DETAILED DESCRIPTION OF THE PREFERRED EMBODIMENTS
[0023] The lead-free bump of the present invention can be obtained
by depositing a plated Sn--Ag alloy film by Sn--Ag alloy plating
(hereinafter referred to simply as "alloy plating") carried out
under such controlled electrodeposition conditions that the plated
Sn--Ag alloy film has an Ag content which is lower than the Ag
content of the Sn--Ag eutectic composition (i.e. 3.5 wt %), and
then reflowing the plated Sn--Ag alloy film.
[0024] From the viewpoint of preventing the formation of voids, it
may be sufficient merely to control the Ag content in the plated
alloy film such that it is lower than the above-described upper
limit. With the Ag content ranging from 2.6 to 3.5% by mass,
however, voids could be formed in some cases. Thus, in order to
completely avoid voids, the Ag content in the plated alloy film is
preferably made not higher than 2.6% by mass.
[0025] Further, it is desirable from a practical viewpoint that the
reflow temperature be not so high (for example, the maximum reflow
temperature of not higher than 240.degree. C.).

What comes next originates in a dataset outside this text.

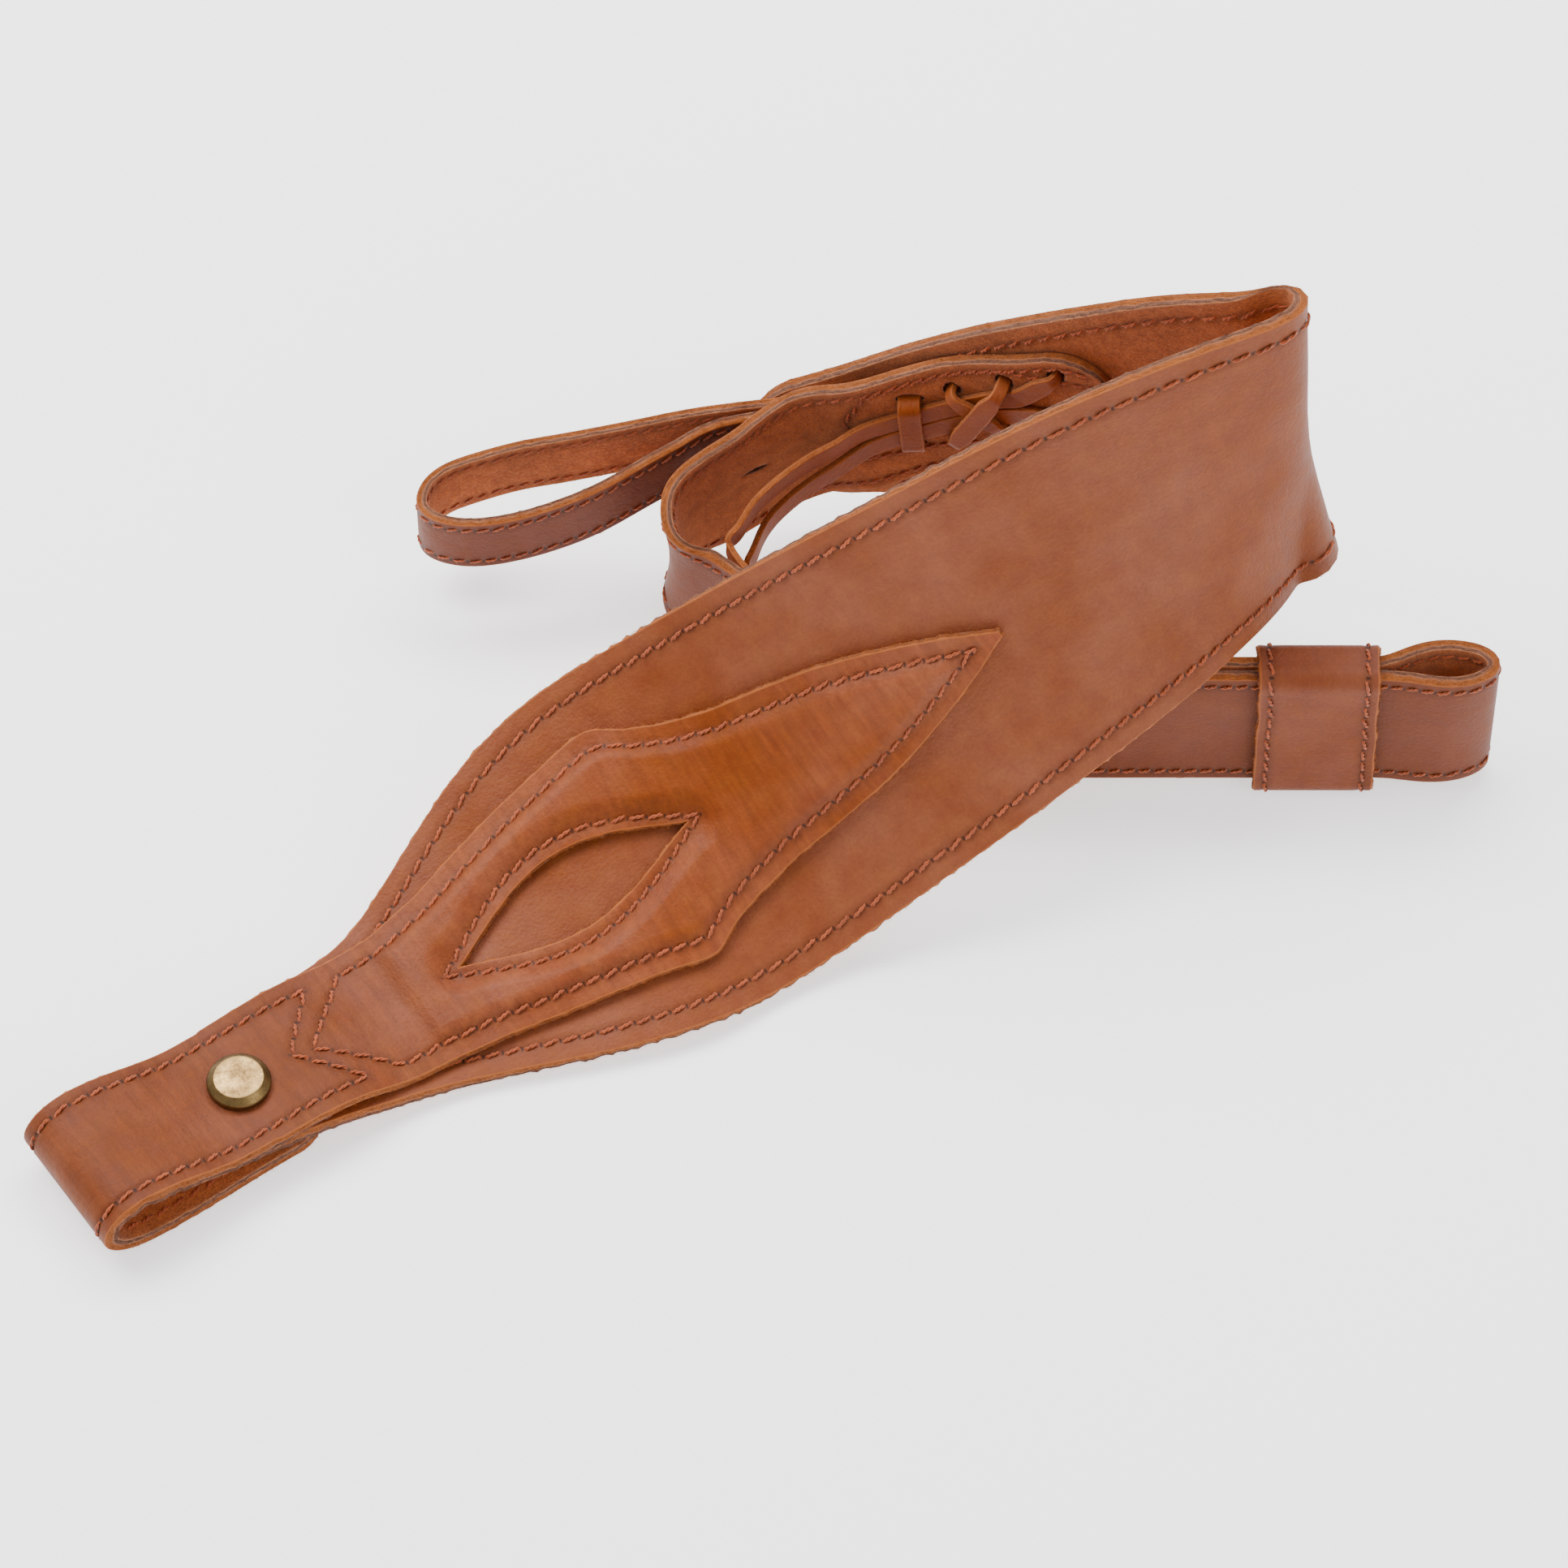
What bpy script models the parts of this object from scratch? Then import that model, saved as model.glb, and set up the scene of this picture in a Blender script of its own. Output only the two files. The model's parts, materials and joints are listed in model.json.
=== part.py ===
"""Leather shoulder strap, coiled as it lies on a table.

A wide padded shoulder strap narrows to a folded front loop that is closed by a screw stud. The tail strap is
sewn and laced to its other end, doubles back through a sliding keeper and makes the end loop. A narrow hand
loop is held between the two straps where they join.

Routes are in millimetres and run counter-clockwise seen from above, with the smooth side facing outwards.
"""

import bmesh
import bpy
import numpy as np
from mathutils import Matrix, Vector

MM = 0.001

# The middle of the part's foot in the coordinates of the routes below. It becomes the world origin.
ORIGIN = (-3.294, -25.636, 0.2)

# Clear space between neighbouring layers, and the thickness of each layer.
GAP = 0.3
SHOULDER_LEATHER = 2.0
SHOULDER_LINING = 1.2
TAB_LEATHER = 2.0
TAB_LINING = 1.2
PADDING = 2.2
# The padding lies this far inside the seams, and is this much thinner than the room under the leather.
PAD_INSET = 6.4
PAD_EASE = 0.75
PAD_LEAST = 0.3
# Where the padded rise starts and ends along the shoulder strap, the flat rim by the seams, and the slope.
PUFF_START = 52
PUFF_END = 214
PUFF_RIM = 2.5
PUFF_RISE = 6.0
TAIL_LEATHER = 1.8
TAIL_LINING = 1.0
HAND_LEATHER = 1.4
HAND_LINING = 0.8
LACE = 1.5

# A hole narrower than this closes to a point.
LEAST_HOLE = 0.05

# Half widths.
TAB_HALF = 17.3
TAIL_HALF = 18.0
HAND_HALF = 8.0
LACE_HALF = 2.5

# Each station of a strap: x, y, z, the lean of its cross-section in degrees (0 lies flat, 90 stands on edge),
# and its half width. The curve is the inner face of the leather layer.
SHOULDER = [
    (-133, -98.5, 7.1, 0, 15),
    (-124, -92.5, 7.1, 0, 16),
    (-112, -84, 7.1, 0, 18.5),
    (-99, -75, 5.4, 3, 20.5),
    (-84, -65, 5.5, 7, 24.5),
    (-62, -50, 10.5, 12.5, 35.5),
    (-40, -36, 17, 18.5, 43),
    (-18, -24, 23, 29, 44),
    (8, -15, 39, 44, 43),
    (40, -6.5, 62, 54, 42),
    (74, 7, 80, 63, 42),
    (104, 23.5, 87, 75, 42),
    (118.5, 38.5, 85.5, 84, 41.5),
    (99.5, 51.5, 77, 86, 40),
    (61, 63.5, 57, 88, 34),
    (25, 75.5, 38.5, 90, 23),
    (-5, 80, 25.5, 91, 19),
]

# Corner radii at the clamped tongue and at the sewn end, and at the tail strap's two ends.
SHOULDER_CORNERS = (6.0, 17.0)
TAIL_CORNERS = (12.0, 10.0)

# How the start of the tail strap lies on the shoulder strap: place along it, place across it, and how far its
# leather's inner face stands off on the lined side.
JOIN = [
    (354, 9.5, -3.9),
    (365, 9.5, -3.9),
    (379, 9.5, -4.0),
    (394, 9.5, -4.1),
    (408, 9.5, -6.6),
    (422, 9.5, -9.7),
    (435, 9.5, -10.2),
]
TAIL_CURL = [
    (-1.7, 67.0, 37, 90),
    (-9.2, 63.9, 33.9, 90),
    (-16.7, 60.3, 30.7, 90),
    (-22.8, 55.8, 27.5, 90),
    (-25.3, 49.2, 24.3, 90),
    (-22.8, 43.3, 21.7, 90),
    (-16.2, 38.3, 20, 89),
    (-6, 29.9, 19.2, 88),
    (9, 18.2, 19.9, 87),
    (31, 6.2, 21.2, 86),
    (48, 2.6, 21.6, 86),
    (64, 2.0, 21.7, 86),
    (84, 2.0, 21.7, 86),
    (104, 2.0, 21.7, 86),
    (124, 2.0, 21.7, 86),
    (139, 2.0, 21.7, 86),
]
END_LOOP = [
    (146.5, 1.2, 21.7, 86),
    (153, 0.5, 21.7, 87),
    (159, 1.4, 21.7, 88),
    (163, 3.7, 21.7, 89),
    (164, 6.4, 21.7, 91),
    (161.6, 8.9, 21.7, 93),
    (156, 10.2, 21.7, 94),
    (149, 9.6, 21.7, 94),
    (142.5, 6.9, 21.7, 94),
    (137, 5.5, 21.7, 94),
]
# The straight run of the tail strap: its side position and its height.
RUN_SIDE = 2.0
RUN_HEIGHT = 21.7
PLY_STEP = 3.4
INNER_PLY_STOPS = (128, 116, 100, 84, 68, 54, 42)
# The inner ply ends this far before the front run begins.
INNER_END_BACK = 47

HAND_LOOP = [
    (-17, 76.0, 37.3, 90),
    (-32.5, 74.2, 35, 90),
    (-50, 72.6, 31.5, 90),
    (-61.7, 71.9, 29, 90),
    (-71, 70.4, 27, 90),
    (-79, 68.6, 24.6, 90),
    (-83.8, 65.4, 23, 90),
    (-85.5, 61, 22.6, 90),
    (-83.6, 56.6, 23, 90),
    (-78.4, 53.9, 23.5, 90),
    (-71.7, 52.8, 24.5, 90),
    (-64.2, 53.4, 25.5, 90),
    (-55.5, 55.2, 27, 90),
    (-44, 58.6, 30, 90),
    (-33, 63.9, 33, 90),
    (-24.2, 68.2, 35.5, 90),
    (-14.8, 72.3, 37.3, 90),
]
HAND_ROOT_ACROSS = 11
HAND_FAR_OFF = -3.55
HAND_NEAR_OFF = -6.05
HAND_FAR_STOPS = (423, 431, 439)
HAND_NEAR_STOPS = (443, 435, 427)

# The front loop's profile: distance along the strap from the stud, height of the leather's inner face.
STUD_PLACE = 10.8
FRONT_LOOP = [
    (15, 3.8),
    (6, 3.8),
    (-4, 3.7),
    (-15, 3.0),
    (-27, 2.6),
    (-36.5, 3.2),
    (-42.8, 6.0),
    (-45.2, 10.4),
    (-42.6, 14.8),
    (-36, 16.9),
    (-26, 15.3),
    (-17, 12.6),
    (-10, 11.1),
    (-5, 10.9),
]
TAB_STAND_OFF = [(0, 3.8), (22, 3.8), (34, 2.4), (400, 2.3)]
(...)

For this purpose,
it is preferred that the lower limit of the Ag content in the
plated alloy film be made 1.6% by mass. Thus, in order to provide a
practically desirable bump, the Ag content in the plated alloy film
is preferably made within the range of 1.6 to 2.6% by mass.
[0026] Thus, according to the present invention, it is necessary to
carry out plating while controlling the Ag content in the plated
alloy film at a value lower than 3.5% by mass, preferably from 1.6
to 2.6% by mass.
[0027] Further, with respect to the lead-free bump obtained by
reflowing the plated alloy film as described above, the level of
.alpha.-rays emitted from the surface of the plated alloy film is
preferably not higher than 0.02 cph/cm.sup.2.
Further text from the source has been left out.